— begin Information provided —

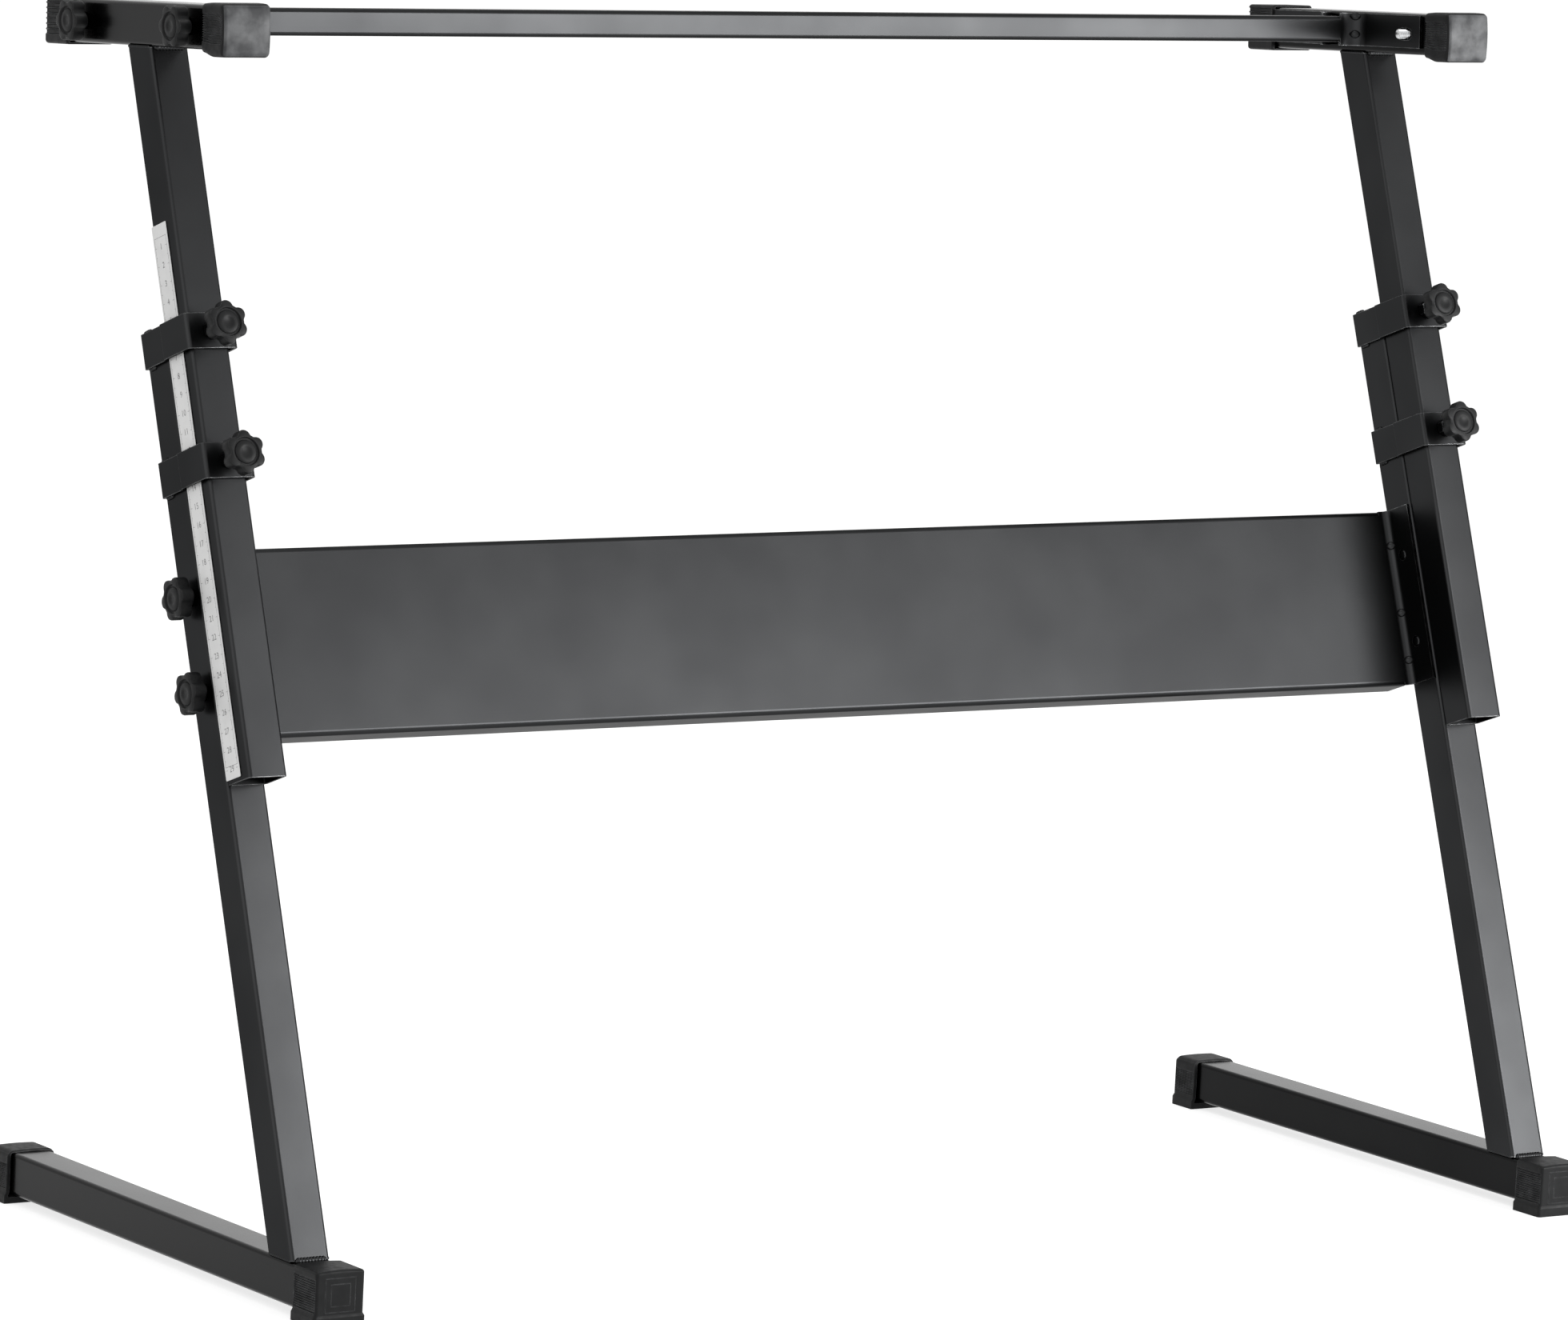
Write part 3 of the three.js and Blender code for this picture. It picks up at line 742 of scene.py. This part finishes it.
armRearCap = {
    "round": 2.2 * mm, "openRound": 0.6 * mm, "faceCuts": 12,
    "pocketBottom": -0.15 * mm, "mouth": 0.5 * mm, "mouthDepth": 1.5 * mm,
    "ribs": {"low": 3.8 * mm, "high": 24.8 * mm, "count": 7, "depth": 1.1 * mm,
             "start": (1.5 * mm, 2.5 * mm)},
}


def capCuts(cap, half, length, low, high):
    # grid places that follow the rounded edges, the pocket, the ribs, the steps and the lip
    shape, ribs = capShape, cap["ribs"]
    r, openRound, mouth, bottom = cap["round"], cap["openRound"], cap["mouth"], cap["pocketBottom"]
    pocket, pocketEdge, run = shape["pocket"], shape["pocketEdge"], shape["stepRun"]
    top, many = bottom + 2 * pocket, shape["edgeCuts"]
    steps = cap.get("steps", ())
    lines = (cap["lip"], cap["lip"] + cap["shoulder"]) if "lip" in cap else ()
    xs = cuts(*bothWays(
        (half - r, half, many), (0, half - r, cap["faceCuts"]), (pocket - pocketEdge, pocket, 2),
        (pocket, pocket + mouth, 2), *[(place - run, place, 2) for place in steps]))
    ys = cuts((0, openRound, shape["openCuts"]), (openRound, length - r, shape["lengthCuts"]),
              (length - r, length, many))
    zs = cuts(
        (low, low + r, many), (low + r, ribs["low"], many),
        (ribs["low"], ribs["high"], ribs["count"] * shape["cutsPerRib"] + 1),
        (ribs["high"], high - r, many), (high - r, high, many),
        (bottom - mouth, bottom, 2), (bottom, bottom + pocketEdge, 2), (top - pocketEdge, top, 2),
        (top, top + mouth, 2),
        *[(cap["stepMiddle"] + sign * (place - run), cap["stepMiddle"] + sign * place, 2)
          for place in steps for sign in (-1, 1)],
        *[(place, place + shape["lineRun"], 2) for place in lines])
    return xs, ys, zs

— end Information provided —

What this task involves — Repeat the material in full, exactly as it stands.

Answer to this problem —
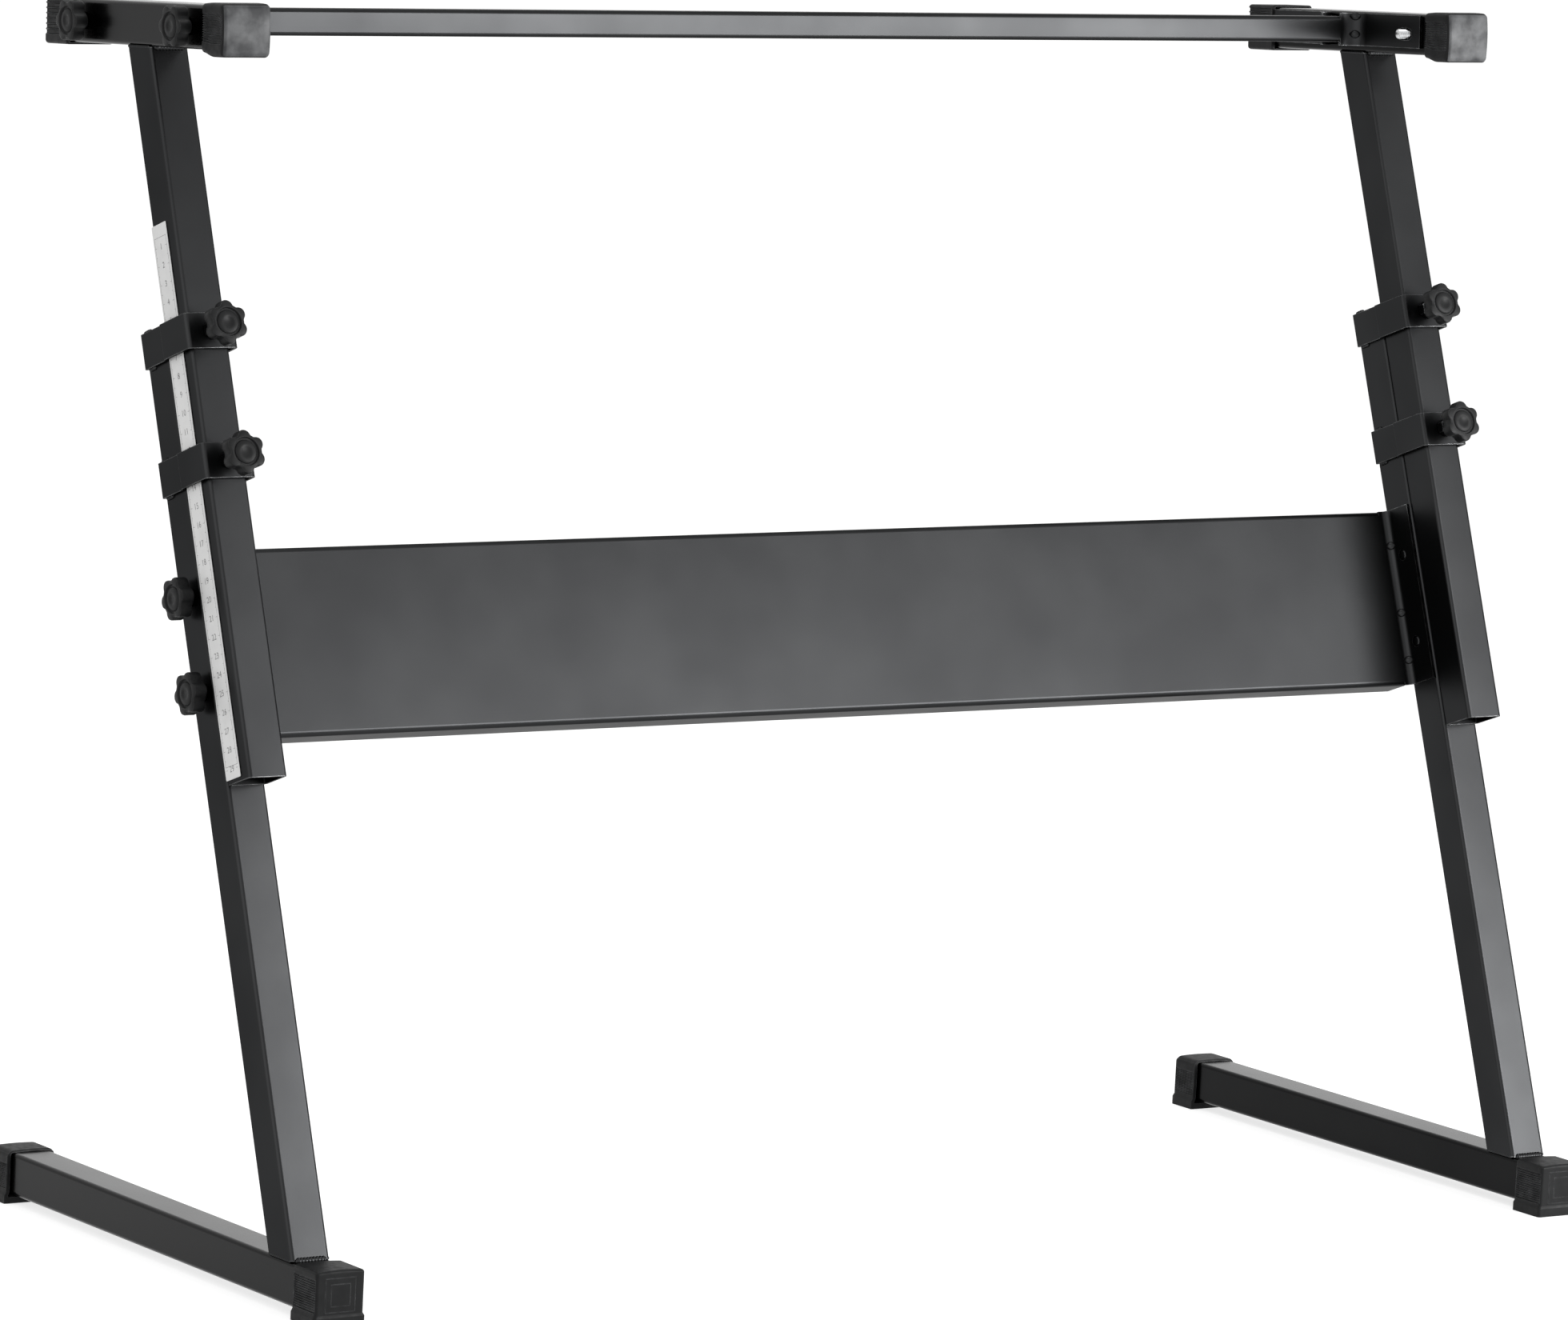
Write part 3 of the three.js and Blender code for this picture. It picks up at line 742 of scene.py. This part finishes it.
armRearCap = {
    "round": 2.2 * mm, "openRound": 0.6 * mm, "faceCuts": 12,
    "pocketBottom": -0.15 * mm, "mouth": 0.5 * mm, "mouthDepth": 1.5 * mm,
    "ribs": {"low": 3.8 * mm, "high": 24.8 * mm, "count": 7, "depth": 1.1 * mm,
             "start": (1.5 * mm, 2.5 * mm)},
}


def capCuts(cap, half, length, low, high):
    # grid places that follow the rounded edges, the pocket, the ribs, the steps and the lip
    shape, ribs = capShape, cap["ribs"]
    r, openRound, mouth, bottom = cap["round"], cap["openRound"], cap["mouth"], cap["pocketBottom"]
    pocket, pocketEdge, run = shape["pocket"], shape["pocketEdge"], shape["stepRun"]
    top, many = bottom + 2 * pocket, shape["edgeCuts"]
    steps = cap.get("steps", ())
    lines = (cap["lip"], cap["lip"] + cap["shoulder"]) if "lip" in cap else ()
    xs = cuts(*bothWays(
        (half - r, half, many), (0, half - r, cap["faceCuts"]), (pocket - pocketEdge, pocket, 2),
        (pocket, pocket + mouth, 2), *[(place - run, place, 2) for place in steps]))
    ys = cuts((0, openRound, shape["openCuts"]), (openRound, length - r, shape["lengthCuts"]),
              (length - r, length, many))
    zs = cuts(
        (low, low + r, many), (low + r, ribs["low"], many),
        (ribs["low"], ribs["high"], ribs["count"] * shape["cutsPerRib"] + 1),
        (ribs["high"], high - r, many), (high - r, high, many),
        (bottom - mouth, bottom, 2), (bottom, bottom + pocketEdge, 2), (top - pocketEdge, top, 2),
        (top, top + mouth, 2),
        *[(cap["stepMiddle"] + sign * (place - run), cap["stepMiddle"] + sign * place, 2)
          for place in steps for sign in (-1, 1)],
        *[(place, place + shape["lineRun"], 2) for place in lines])
    return xs, ys, zs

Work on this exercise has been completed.